### TASK DETAILS:
All material below is to be reproduced exactly.

### SUPPLIED DATA:
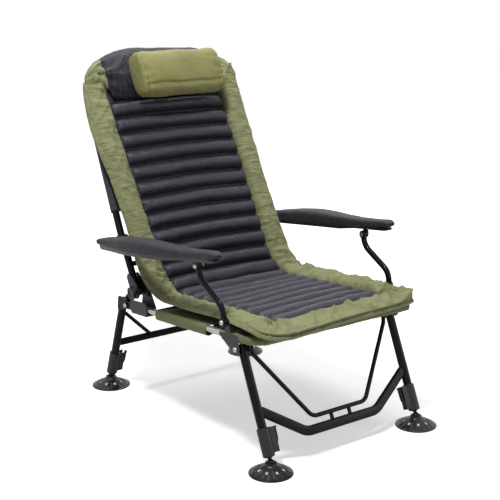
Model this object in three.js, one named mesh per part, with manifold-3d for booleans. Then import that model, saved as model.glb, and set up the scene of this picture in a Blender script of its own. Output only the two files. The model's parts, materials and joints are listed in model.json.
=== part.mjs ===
// Folding carp chair: a tubular seat frame on four folding legs with adjustable mud feet, a reclining
// backrest that carries parallel-moving armrests, a ribbed mattress over seat and back, and a pillow.
// Millimetres and degrees, +Z up. The chair faces -Y, X runs across it, and +X is the sitter's left.
import * as THREE from "three";
import { mergeVertices } from "three/addons/utils/BufferGeometryUtils.js";
import Module from "manifold-3d";

const wasm = await Module();
wasm.setup();

// Layout of the side view. "Along" runs rearwards from the front seat tube, "above" is square to it.
const seatFrontHeight = 356.4;
const seatSlopeDegrees = 4.25;
const hingeAlong = 586;
const hingeAbove = 51;
const frontPivotAlong = 86;
const frontPivotAbove = -32;
const rearPivotAlong = 671;
const rearPivotAbove = -5;
const armPivotAlong = 118;
const armPivotAbove = 40.5;
const armLinkReach = 116;
const armLinkRise = 134;
const backAngleDegrees = 28;
const frontLegDegrees = 23.4;
const rearLegDegrees = 19;
const rearLegOffset = 33.6;
const ballHeight = 28;

// Clearances.
const fitGap = 0.3;
const slideGap = 0.4;
const socketGap = 0.8;
const boltGap = 0.5;
const cutOverrun = 5;

// Layout across the chair, outwards from its middle, all of it set from the seat's width.
const seatHalfWidth = 283;
const seatTubeRadius = 9.5;
const plateThickness = 2.5;
const lockDiscThickness = 4.4;
const plateGap = 0.5;
const frontPlateInset = 27.7;
const hingePlateInset = 27;
const studReach = 5;
const backInset = 3;
const backDrawnIn = 25;
const legInset = 11.5;
const tongueInset = 7.5;
const tongueReach = 8;
const slingInset = 43;
const frontSleeveInset = 49;
const supportReach = 12;
const armReach = 4;
const padReach = 7;
const braceInset = 27.5;
const stayInset = 7.5;
const outerPlateX = seatHalfWidth + seatTubeRadius + plateGap;
const frontInnerPlateX = seatHalfWidth - frontPlateInset;
const hingeInnerPlateX = seatHalfWidth - hingePlateInset;
const lockDiscX = hingeInnerPlateX + plateThickness + fitGap;
const backInnerPlateX = lockDiscX + lockDiscThickness + fitGap;
const studInnerX = hingeInnerPlateX - studReach;
const backHalfWidth = seatHalfWidth - backInset;
const backTopHalf = backHalfWidth - backDrawnIn;
const legHalfSpan = seatHalfWidth - legInset;
const tongueInnerX = legHalfSpan - tongueInset;
const tongueOuterX = legHalfSpan + tongueReach;
const slingInnerHalf = seatHalfWidth - slingInset;
const frontSleeveHalf = seatHalfWidth - frontSleeveInset;
const supportX = outerPlateX + supportReach;
const armInnerX = outerPlateX + armReach;
const padHalfWidth = seatHalfWidth + padReach;
const braceTopX = legHalfSpan - braceInset;
const stayTopHalf = legHalfSpan - stayInset;

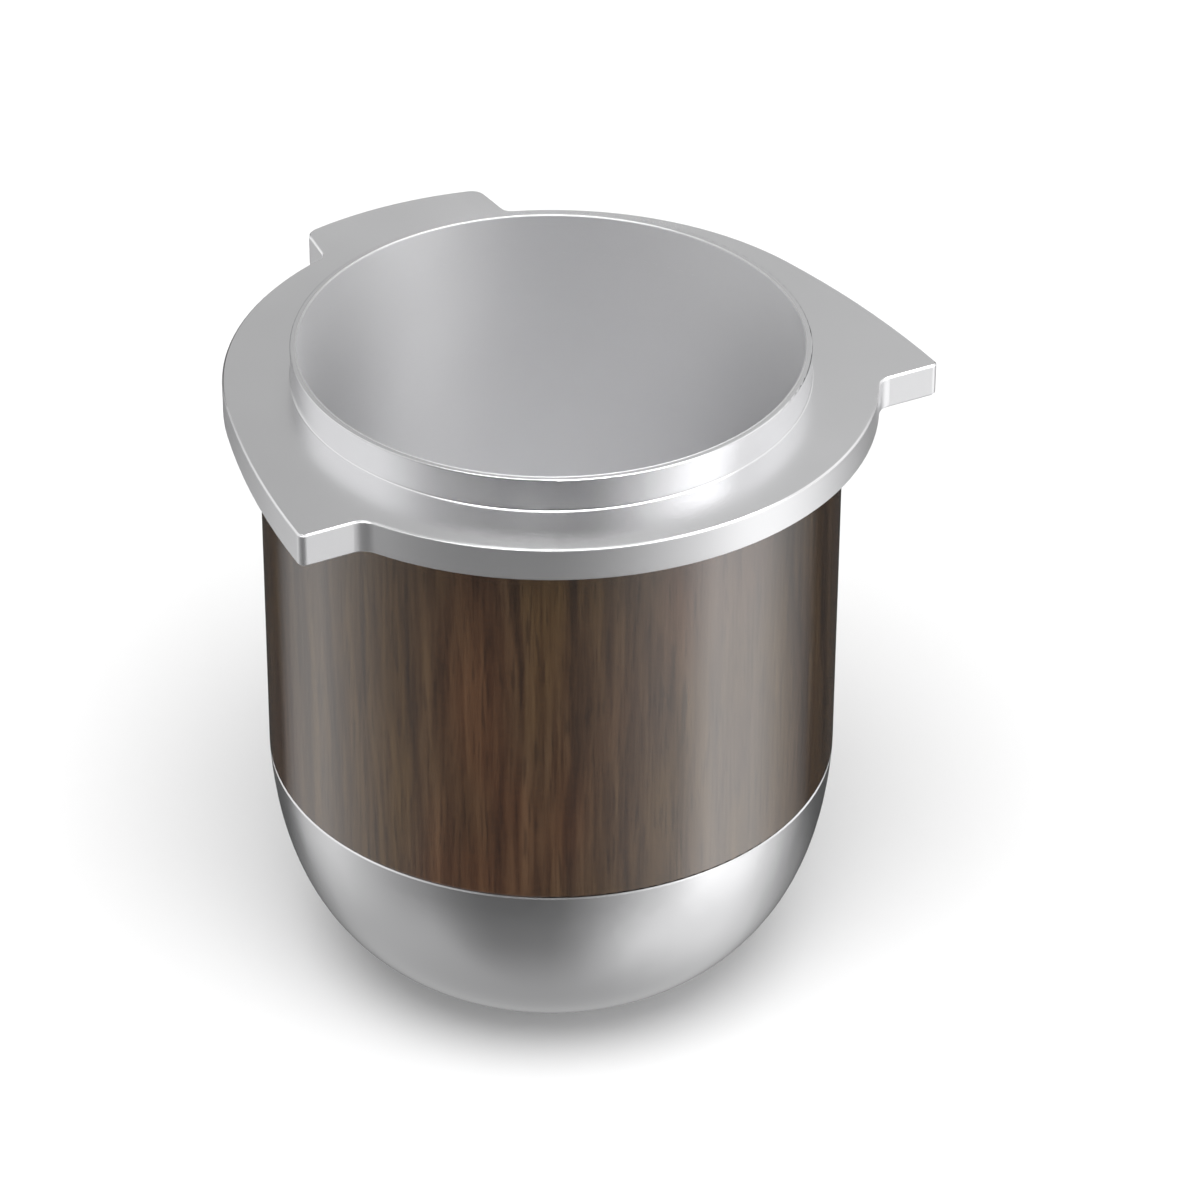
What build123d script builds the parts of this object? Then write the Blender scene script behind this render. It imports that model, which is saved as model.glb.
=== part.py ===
from build123d import *
import math
import os

# Dosing cup for a 58 mm espresso portafilter. Millimetres.
# The foot stands on z = 0, +Z runs up the cup's axis and out of its mouth.

# Driving dimensions
TOTAL_HEIGHT = 81.0          # foot to rim
BASKET_SIZE = 58.0           # outside diameter of the collar, which enters a 58 mm basket
COLLAR_WALL = 0.8
COLLAR_HEIGHT = 3.9          # collar above the flange
FLANGE_THICKNESS = 4.0
FLANGE_RADIUS = 36.6
SLEEVE_RADIUS = 32.7
SLEEVE_BOTTOM = 28.3
CUP_WALL = 1.2

# Levels that follow from them
COLLAR_RADIUS = BASKET_SIZE / 2
BORE_RADIUS = COLLAR_RADIUS - COLLAR_WALL
FLANGE_TOP = TOTAL_HEIGHT - COLLAR_HEIGHT
FLANGE_BOTTOM = FLANGE_TOP - FLANGE_THICKNESS
CUP_RADIUS = BORE_RADIUS + CUP_WALL

# Lugs, with angles from +X. The flange is mirror-symmetric about this line.
LUG_AXIS = 117.0
HOOK_ANGLE = 115.0           # each hook's tip, either side of the line
HOOK_TIP_RADIUS = 43.3
HOOK_RAMP = 40.0             # angle over which a hook's back runs down to the flange
HOOK_ROOT_FILLET = 2.2
HOOK_TIP_ROUND = 0.8
TAB_RADIUS = 42.2            # the tab opposite the hooks
TAB_HALF_WIDTH = 11.2
TAB_FLARE = 5.0              # each side leans out this much towards the root
TAB_ROUND = 1.8
TAB_ROOT_FILLET = 1.2

# Edges of the collar piece
COLLAR_ROOT_FILLET = 0.2
FLANGE_TOP_CHAMFER = 0.2
FLANGE_BOTTOM_CHAMFER = 0.25
REBATE_DEPTH = 0.5           # the sleeve's top end is let into the flange's underside by this much
RIM_ROUND = 0.12

# Screwed joint between the collar piece and the cup
THREAD_CLEARANCE = 0.03
SHOULDER_BELOW_TOP = 1.0     # the cup's end stops this far below the flange's top
SKIRT_LENGTH = 4.0

# Sleeve and the two gaskets that grip it
SLEEVE_CLEARANCE = 0.1
SPIGOT_RADIUS = 31.0
SPIGOT_HEIGHT = 3.0
GASKET_THICKNESS = 0.8
END_GAP = 0.08               # hairline at each end of the sleeve
SLEEVE_EDGE = 0.25

# Rounded base: a quarter of a rounded square in section, cut off flat at the foot
DOME_RADIUS = 32.8           # flush with the sleeve where the two meet
DOME_CENTRE = 32.3
DOME_DEPTH = 34.1
DOME_FULLNESS = 0.69         # 0.55 is a true ellipse, 1 is a square corner
BASE_BOTTOM = 0.4
BASE_EDGE = 0.15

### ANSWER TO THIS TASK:
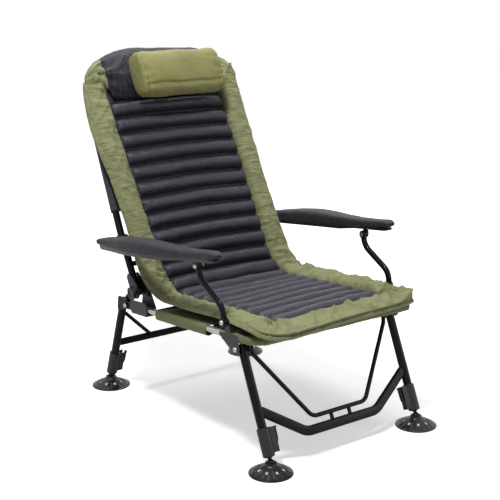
Model this object in three.js, one named mesh per part, with manifold-3d for booleans. Then import that model, saved as model.glb, and set up the scene of this picture in a Blender script of its own. Output only the two files. The model's parts, materials and joints are listed in model.json.
=== part.mjs ===
// Folding carp chair: a tubular seat frame on four folding legs with adjustable mud feet, a reclining
// backrest that carries parallel-moving armrests, a ribbed mattress over seat and back, and a pillow.
// Millimetres and degrees, +Z up. The chair faces -Y, X runs across it, and +X is the sitter's left.
import * as THREE from "three";
import { mergeVertices } from "three/addons/utils/BufferGeometryUtils.js";
import Module from "manifold-3d";

const wasm = await Module();
wasm.setup();

// Layout of the side view. "Along" runs rearwards from the front seat tube, "above" is square to it.
const seatFrontHeight = 356.4;
const seatSlopeDegrees = 4.25;
const hingeAlong = 586;
const hingeAbove = 51;
const frontPivotAlong = 86;
const frontPivotAbove = -32;
const rearPivotAlong = 671;
const rearPivotAbove = -5;
const armPivotAlong = 118;
const armPivotAbove = 40.5;
const armLinkReach = 116;
const armLinkRise = 134;
const backAngleDegrees = 28;
const frontLegDegrees = 23.4;
const rearLegDegrees = 19;
const rearLegOffset = 33.6;
const ballHeight = 28;

// Clearances.
const fitGap = 0.3;
const slideGap = 0.4;
const socketGap = 0.8;
const boltGap = 0.5;
const cutOverrun = 5;

// Layout across the chair, outwards from its middle, all of it set from the seat's width.
const seatHalfWidth = 283;
const seatTubeRadius = 9.5;
const plateThickness = 2.5;
const lockDiscThickness = 4.4;
const plateGap = 0.5;
const frontPlateInset = 27.7;
const hingePlateInset = 27;
const studReach = 5;
const backInset = 3;
const backDrawnIn = 25;
const legInset = 11.5;
const tongueInset = 7.5;
const tongueReach = 8;
const slingInset = 43;
const frontSleeveInset = 49;
const supportReach = 12;
const armReach = 4;
const padReach = 7;
const braceInset = 27.5;
const stayInset = 7.5;
const outerPlateX = seatHalfWidth + seatTubeRadius + plateGap;
const frontInnerPlateX = seatHalfWidth - frontPlateInset;
const hingeInnerPlateX = seatHalfWidth - hingePlateInset;
const lockDiscX = hingeInnerPlateX + plateThickness + fitGap;
const backInnerPlateX = lockDiscX + lockDiscThickness + fitGap;
const studInnerX = hingeInnerPlateX - studReach;
const backHalfWidth = seatHalfWidth - backInset;
const backTopHalf = backHalfWidth - backDrawnIn;
const legHalfSpan = seatHalfWidth - legInset;
const tongueInnerX = legHalfSpan - tongueInset;
const tongueOuterX = legHalfSpan + tongueReach;
const slingInnerHalf = seatHalfWidth - slingInset;
const frontSleeveHalf = seatHalfWidth - frontSleeveInset;
const supportX = outerPlateX + supportReach;
const armInnerX = outerPlateX + armReach;
const padHalfWidth = seatHalfWidth + padReach;
const braceTopX = legHalfSpan - braceInset;
const stayTopHalf = legHalfSpan - stayInset;

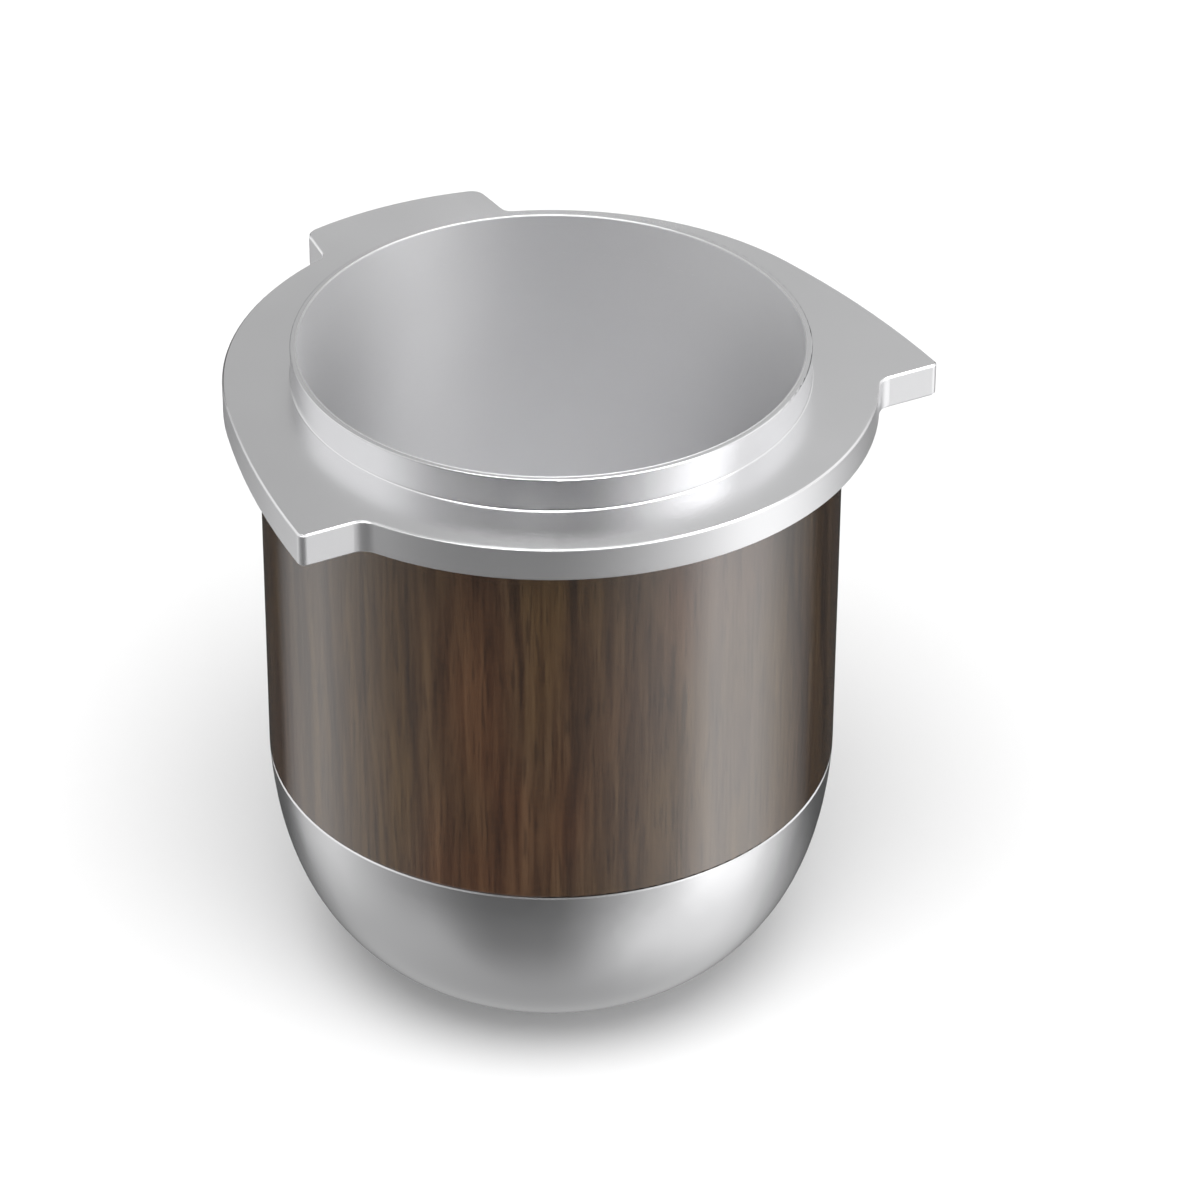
What build123d script builds the parts of this object? Then write the Blender scene script behind this render. It imports that model, which is saved as model.glb.
=== part.py ===
from build123d import *
import math
import os

# Dosing cup for a 58 mm espresso portafilter. Millimetres.
# The foot stands on z = 0, +Z runs up the cup's axis and out of its mouth.

# Driving dimensions
TOTAL_HEIGHT = 81.0          # foot to rim
BASKET_SIZE = 58.0           # outside diameter of the collar, which enters a 58 mm basket
COLLAR_WALL = 0.8
COLLAR_HEIGHT = 3.9          # collar above the flange
FLANGE_THICKNESS = 4.0
FLANGE_RADIUS = 36.6
SLEEVE_RADIUS = 32.7
SLEEVE_BOTTOM = 28.3
CUP_WALL = 1.2

# Levels that follow from them
COLLAR_RADIUS = BASKET_SIZE / 2
BORE_RADIUS = COLLAR_RADIUS - COLLAR_WALL
FLANGE_TOP = TOTAL_HEIGHT - COLLAR_HEIGHT
FLANGE_BOTTOM = FLANGE_TOP - FLANGE_THICKNESS
CUP_RADIUS = BORE_RADIUS + CUP_WALL

# Lugs, with angles from +X. The flange is mirror-symmetric about this line.
LUG_AXIS = 117.0
HOOK_ANGLE = 115.0           # each hook's tip, either side of the line
HOOK_TIP_RADIUS = 43.3
HOOK_RAMP = 40.0             # angle over which a hook's back runs down to the flange
HOOK_ROOT_FILLET = 2.2
HOOK_TIP_ROUND = 0.8
TAB_RADIUS = 42.2            # the tab opposite the hooks
TAB_HALF_WIDTH = 11.2
TAB_FLARE = 5.0              # each side leans out this much towards the root
TAB_ROUND = 1.8
TAB_ROOT_FILLET = 1.2

# Edges of the collar piece
COLLAR_ROOT_FILLET = 0.2
FLANGE_TOP_CHAMFER = 0.2
FLANGE_BOTTOM_CHAMFER = 0.25
REBATE_DEPTH = 0.5           # the sleeve's top end is let into the flange's underside by this much
RIM_ROUND = 0.12

# Screwed joint between the collar piece and the cup
THREAD_CLEARANCE = 0.03
SHOULDER_BELOW_TOP = 1.0     # the cup's end stops this far below the flange's top
SKIRT_LENGTH = 4.0

# Sleeve and the two gaskets that grip it
SLEEVE_CLEARANCE = 0.1
SPIGOT_RADIUS = 31.0
SPIGOT_HEIGHT = 3.0
GASKET_THICKNESS = 0.8
END_GAP = 0.08               # hairline at each end of the sleeve
SLEEVE_EDGE = 0.25

# Rounded base: a quarter of a rounded square in section, cut off flat at the foot
DOME_RADIUS = 32.8           # flush with the sleeve where the two meet
DOME_CENTRE = 32.3
DOME_DEPTH = 34.1
DOME_FULLNESS = 0.69         # 0.55 is a true ellipse, 1 is a square corner
BASE_BOTTOM = 0.4
BASE_EDGE = 0.15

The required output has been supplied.